Browse Publications Technical Papers 2011-01-1349
2011-04-12

Pem Fuel Cell Performance Under Particular Operating Conditions Causing the Production of Liquid Water: A Morphing on Bipolar Plate's Channels Approach 2011-01-1349

A fuel-cell-based system's performance is mainly identified in the overall efficiency, strongly depending on the amount of power losses due to auxiliary devices to supply. In such a situation, everything that causes either a decrease of the available power output or an increment of auxiliary losses would determine a sensible overall efficiency reduction. This situation inevitably pops up in case of water flooding, a phenomenon that causes a reduction of the number of chemical reactions between reactants (O₂ and H₂) that can take place at the reaction sites, as liquid water would obstruct the catalyst and gas diffusion layers pores the gases have to flow through, while at the same time determining a higher pressure drop of the flow passing along the channels, as the liquid water will have to be blown away: the two main effects are a drop in the production of electricity with respect to its theoretical amount (corresponding to the stoichiometric reaction) and an increment of the pump electric load required to overcome the overall pressure drop across the cell. A suitable solution has been identified in designing the fuel cell bipolar plate's channels in such a manner to allow an optimal water management at a desired fuel cell design point (depending on the mission requirements).

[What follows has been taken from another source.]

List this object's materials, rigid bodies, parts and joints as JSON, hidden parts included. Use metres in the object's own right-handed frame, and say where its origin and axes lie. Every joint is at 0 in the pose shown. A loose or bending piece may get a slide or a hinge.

In order to do that, the approach the research team has experienced consists in simulating the PEM fuel cell through the use of a proprietary model, based on the co-operation of a CFD solver (Cd-Adapco StarCCM+) and a numeric computation software (Mathworks Matlab), able to estimate the baseline cell's performance. Starting from this point, in order to overcome the impossibility of carrying out a suitable bi-phase simulation in StarCCm+ (version 5.06), a dedicated analytical model evaluates the amount of liquid water produced by the cell, this data being a fundamental input to be used to address the performance reduction due to the presence of the liquid water itself. Through the use of a mesh morphing technique applied directly on the plate's channels, from the baseline geometry a new channels shape will be configured: the objective is to counteract the effect of an increment of the pressure drop along the flow path, thus not impacting on the reactants pump workload, i.e., preserving the overall system's efficiency by containing the auxiliary losses.
The baseline bipolar plate configuration and the modified one have then been tested separately and the results have been compared, showing a valuable impact of the morphing technique on the overall cell performance: a reduction in the overall pressure drop has been identified, this being the main result the researchers have been working for, as well as a better membrane electrical conductivity (due to a satisfactory membrane humidification).
By the way, a CAE centric approach has been adopted to give to the user a flexible and powerful means to design an optimal geometry, while respecting the physical constraints.